• _Objective_
Your answer should consist solely of the lines from the one with "for (p = keys) translate([p[0], p[1], core_z0" through the one with "cad_parts[node].hide_render = cad_parts[node].hide_viewport", copied exactly, endpoints included.

• _Supplied material_
·····

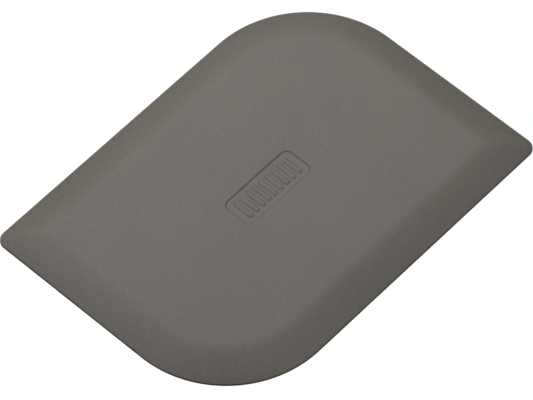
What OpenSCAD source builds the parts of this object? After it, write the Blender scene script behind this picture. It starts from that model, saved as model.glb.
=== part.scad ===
// Bowl scraper: a stiff inner plate moulded between two sheets of silicone.
// The plate lies on its flat back. +Z is up, out of the face that carries the grip panel.
// X runs along the long edges and Y along the short ones. The origin is on the back face,
// at the centre of the outline. Two opposite corners are wide, for the curve of a bowl, and
// two are tight, for the corner of a tin.

/* [Outline] */
// Length along the long edges
blade_l = 150; // [140:1:170]
// Width across the long edges
blade_w = 108.4; // [100:0.2:124]
// Radius of the two wide corners
bowl_r = 41; // [36:0.5:46]
// Radius of the two tight corners
tip_r = 4.2; // [3:0.1:6]

/* [Section] */
// Thickness over the flat grip area
grip_t = 4.5; // [4.3:0.1:5.5]
// Thickness of the lip at its outer edge
lip_t = 0.8; // [0.7:0.05:1.0]
// Width of the bevel, from the lip's edge to where its rounding starts
bevel_w = 10; // [9:0.5:10.5]
// Width of the rounding between the bevel and the flat
blend_w = 4; // [3:0.5:4.5]
// Slope of the bevel where the rounding starts, in degrees
knee_a = 13; // [8:1:13]
// Size of the small break on the lip's edges
lip_break = 0.15; // [0.05:0.05:0.25]

/* [Inner plate] */
// Distance of the plate's thin rim from the lip's edge
core_inset = 11.5; // [10:0.5:14]
// Thickness of the inner plate
core_t = 2; // [1.6:0.1:2.2]
// Thickness of the plate at its outer rim
core_rim_t = 0.9; // [0.7:0.1:1.2]
// Width of the slope from the rim up to full thickness
core_slope = 4; // [3:0.5:5]
// Silicone under the plate
back_cover = 1.2; // [1:0.1:1.3]
// Diameter of the holes that the silicone grows through
key_d = 5; // [4:0.5:6]
// Diameter of the small feet that hold the plate at mid-height in the mould
foot_d = 2.4; // [2:0.2:3]
// Silicone left over the end of each foot
foot_cover = 0.4; // [0.3:0.05:0.5]

/* [Grip panel] */
// Length of the sunk panel
panel_l = 31.2; // [26:0.2:36]
// Width of the sunk panel
panel_w = 12.2; // [10:0.2:14]
// Corner radius of the panel
panel_r = 2.6; // [1.5:0.1:3]
// Depth of the panel
panel_depth = 0.4; // [0.3:0.05:0.6]
// Number of raised bars in the panel
rib_n = 9; // [5:1:9]
// Width of one bar
rib_w = 1.7; // [1.2:0.1:1.8]
// Length of one bar
rib_l = 8; // [6:0.5:8.5]
// Height of the bars over the panel's floor
rib_h = 0.32; // [0.2:0.02:0.4]

/* [Hidden] */
silicone = [0.45, 0.44, 0.42];
silicone_back = [0.42, 0.41, 0.39];
nylon = [0.16, 0.16, 0.17];
far = 400;

// Height at which the two sheets meet along the lip
seam_z = lip_t / 2;
// The back sheet is thicker under the plate; the step locates the front sheet
tray_inset = 8;
tray_r = 2;
core_z0 = back_cover;
core_z1 = back_cover + core_t;
core_tip_r = 3;

// The bevel is a slightly domed arc, steeper at the lip, and the rounding is a tighter arc
// tangent to it and to the flat
blend_rise = blend_w * tan(knee_a / 2);
chord_a = atan((grip_t - lip_t - blend_rise) / bevel_w);
lip_a = 2 * chord_a - knee_a;
bevel_r = bevel_w / (sin(lip_a) - sin(knee_a));
blend_r = blend_w / sin(knee_a);
at_lip = [0, lip_t];
at_knee = [bevel_w, grip_t - blend_rise];
at_flat = [bevel_w + blend_w, grip_t];

// Holes in the plate: a row inside each edge and two short rows about the panel
core_hl = blade_l / 2 - core_inset - core_slope;
core_hw = blade_w / 2 - core_inset - core_slope;
key_in = 6;
keys = concat(
    [for (i = [0 : 5]) [-core_hl + key_in + i * 15, core_hw - key_in]],
    [for (i = [0 : 5]) [core_hl - key_in - i * 15, -core_hw + key_in]],
    [for (i = [0 : 2]) [-core_hl + key_in, core_hw - key_in - 14 * (i + 1)]],
    [for (i = [0 : 2]) [core_hl - key_in, -core_hw + key_in + 14 * (i + 1)]],
    [for (a = [20, 55]) [core_hl - (bowl_r - 15.5) + 18 * cos(a), core_hw - (bowl_r - 15.5) + 18 * sin(a)]],
    [for (a = [200, 235]) [-core_hl + (bowl_r - 15.5) + 18 * cos(a), -core_hw + (bowl_r - 15.5) + 18 * sin(a)]],
    [for (x = [-24, -8, 8, 24]) for (s = [-1, 1]) [x, s * 13]],
    [for (x = [-34, 34]) [x, 0]]
);
feet = [[-48, 22], [-16, 24], [16, 24], [48, 0], [48, -22], [16, -24], [-16, -24], [-48, 0]];

// The sliver between an arc and its chord, for an arc from p to q that leaves p at slope a
module domed(p, q, r, a) {
    intersection() {
        translate([p[0] + r * sin(a), p[1] - r * cos(a)]) circle(r = r, $fn = 2880);
        polygon([p, [p[0], q[1] + 0.01], q]);
    }
}

// Half of a section seen in (distance from the edge, height), from z0 up to the bevel and flat
module front_section(z0) {
    difference() {
        union() {
            polygon([[0, z0], at_lip, at_knee, at_flat, [far, grip_t], [far, z0]]);
            domed(at_lip, at_knee, bevel_r, lip_a);
            domed(at_knee, at_flat, blend_r, knee_a);
        }
        polygon([[-1, lip_t - lip_break], [0, lip_t - lip_break],
                 [lip_break, lip_t + lip_break * tan(lip_a)], [lip_break, lip_t + 1], [-1, lip_t + 1]]);
    }
}

module back_section(z1) {
    polygon([[lip_break, 0], [far, 0], [far, z1], [0, z1], [0, lip_break]]);
}

module step_section(z0, z1) {
    polygon([[0, z0], [far, z0], [far, z1], [0, z1]]);
}

module core_section() {
    polygon([[0, core_z0], [far, core_z0], [far, core_z1], [core_slope, core_z1],
             [0, core_z0 + core_rim_t]]);
}

// A quarter turn of the section about a corner's centre, for a corner in the +X +Y quadrant
module corner(r) {
    rotate_extrude(angle = 90, $fn = 720)
        intersection() {
            translate([r, 0]) mirror([1, 0]) children();
            translate([0, -1]) square([r, 40]);
        }
}

// A slab with the same edge section all the way round. Wide corners lie at +X +Y and at
// -X -Y, tight corners at -X +Y and +X -Y. The straight edges meet in a mitre where the
// section runs further in than the corner's radius.
module slab(l, w, wide, tight) {
    difference() {
        intersection() {
            for_side(l, w, 0) children();
            for_side(l, w, 1) children();
        }
        for (s = [0, 180]) rotate(s) {
            translate([l / 2 - wide, w / 2 - wide, -1]) cube([wide + 9, wide + 9, 40]);
            translate([-l / 2 - 9, w / 2 - tight, -1]) cube([tight + 9, tight + 9, 40]);
        }
    }
    for (s = [0, 180]) rotate(s) {
        translate([l / 2 - wide, w / 2 - wide, 0]) corner(wide) children();
        translate([-l / 2 + tight, w / 2 - tight, 0]) rotate(90) corner(tight) children();
    }
}

// The section drawn from both of two opposite edges, as one prism between them
module for_side(l, w, k) {
    a = (k == 0) ? l : w;
    b = (k == 0) ? w : l;
    rotate(k * 90)
        translate([0, b / 2 + 20, 0]) rotate([90, 0, 0])
            linear_extrude(height = b + 40)
                intersection() {
                    translate([-a / 2, 0]) children();
                    translate([a / 2, 0]) mirror([1, 0]) children();
                }
}

module round_box(l, w, r, z0, z1) {
    translate([0, 0, z0]) linear_extrude(height = z1 - z0) {
        square([l - 2 * r, w], center = true);
        square([l, w - 2 * r], center = true);
        for (x = [-1, 1]) for (y = [-1, 1])
            translate([x * (l / 2 - r), y * (w / 2 - r)]) circle(r = r, $fn = 96);
    }
}

module core_blank() {
    slab(blade_l - 2 * core_inset, blade_w - 2 * core_inset, bowl_r - core_inset, core_tip_r)
        core_section();
    for (p = feet) translate([p[0], p[1], foot_cover])
        cylinder(d = foot_d, h = grip_t - 2 * foot_cover, $fn = 48);
}

module tray_blank() {
    slab(blade_l - 2 * tray_inset, blade_w - 2 * tray_inset, bowl_r - tray_inset, tray_r)
        step_section(seam_z - 0.2, back_cover);
}

module ribs() {
    pitch = (panel_l - 4.4) / rib_n;
    for (i = [0 : rib_n - 1])
        translate([(i - (rib_n - 1) / 2) * pitch, 0, 0])
            round_box(rib_w, rib_l, rib_w / 2 - 0.01, grip_t - panel_depth - 0.1, grip_t - panel_depth + rib_h);
}

module front_skin() {
    color(silicone) union() {
        difference() {
            slab(blade_l, blade_w, bowl_r, tip_r) front_section(seam_z);
            core_blank();
            tray_blank();
            round_box(panel_l, panel_w, panel_r, grip_t - panel_depth, grip_t + 1);
        }
        ribs();
    }
}

module back_skin() {
    color(silicone_back) {
        difference() {
            union() {
                slab(blade_l, blade_w, bowl_r, tip_r) back_section(seam_z);
                tray_blank();
            }
            for (p = feet) translate([p[0], p[1], foot_cover]) cylinder(d = foot_d, h = 9, $fn = 48);
        }
        for (p = keys) translate([p[0], p[1], back_cover - 0.2])
            cylinder(d = key_d, h = core_t + 0.2, $fn = 64);
    }
}

module core_plate() {
    color(nylon) difference() {
        core_blank();
        for (p = keys) translate([p[0], p[1], core_z0 - 1])
            cylinder(d = key_d, h = core_t + 2, $fn = 64);
    }
}

front_skin();
back_skin();
core_plate();
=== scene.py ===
import math

import bpy
import numpy as np
from mathutils import Matrix, Vector
from mathutils.geometry import delaunay_2d_cdt


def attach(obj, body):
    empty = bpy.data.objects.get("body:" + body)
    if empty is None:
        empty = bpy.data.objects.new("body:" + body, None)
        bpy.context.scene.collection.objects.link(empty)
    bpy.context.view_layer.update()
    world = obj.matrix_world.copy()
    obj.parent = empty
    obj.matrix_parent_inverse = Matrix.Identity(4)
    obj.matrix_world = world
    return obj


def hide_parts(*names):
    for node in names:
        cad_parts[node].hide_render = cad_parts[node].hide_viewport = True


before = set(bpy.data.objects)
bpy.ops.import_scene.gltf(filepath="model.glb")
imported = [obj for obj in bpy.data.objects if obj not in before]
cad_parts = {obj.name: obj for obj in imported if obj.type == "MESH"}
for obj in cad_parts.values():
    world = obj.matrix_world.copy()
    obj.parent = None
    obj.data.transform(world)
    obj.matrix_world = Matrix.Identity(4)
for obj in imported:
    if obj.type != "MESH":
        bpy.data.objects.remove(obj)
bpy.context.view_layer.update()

MM = 0.001
L, W = 150.0, 108.4
WIDE, TIGHT = 41.0, 4.2
TOP, LIP, SEAM = 4.5, 0.8, 0.4
BEVEL, BLEND, KNEE = 10.0, 4.0, math.radians(13)
PANEL_L, PANEL_W, PANEL_R, PANEL_D = 31.2, 12.2, 2.6, 0.40
RIBS, RIB_W, RIB_L, RIB_H = 9, 1.7, 8.0, 0.32
PLATE_IN, PLATE_Z0, PLATE_Z1, PLATE_RIM, PLATE_SLOPE = 11.5, 1.2, 3.2, 0.9, 4.0
FOOT_R, FOOT_Z0, FOOT_Z1 = 1.2, 0.4, 4.1
KEY_R = 2.5
NA, NB, NL, NS = 72, 20, 70, 44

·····

• _Complete answer_
        for (p = keys) translate([p[0], p[1], core_z0 - 1])
            cylinder(d = key_d, h = core_t + 2, $fn = 64);
    }
}

front_skin();
back_skin();
core_plate();
=== scene.py ===
import math

import bpy
import numpy as np
from mathutils import Matrix, Vector
from mathutils.geometry import delaunay_2d_cdt


def attach(obj, body):
    empty = bpy.data.objects.get("body:" + body)
    if empty is None:
        empty = bpy.data.objects.new("body:" + body, None)
        bpy.context.scene.collection.objects.link(empty)
    bpy.context.view_layer.update()
    world = obj.matrix_world.copy()
    obj.parent = empty
    obj.matrix_parent_inverse = Matrix.Identity(4)
    obj.matrix_world = world
    return obj


def hide_parts(*names):
    for node in names:
        cad_parts[node].hide_render = cad_parts[node].hide_viewport = True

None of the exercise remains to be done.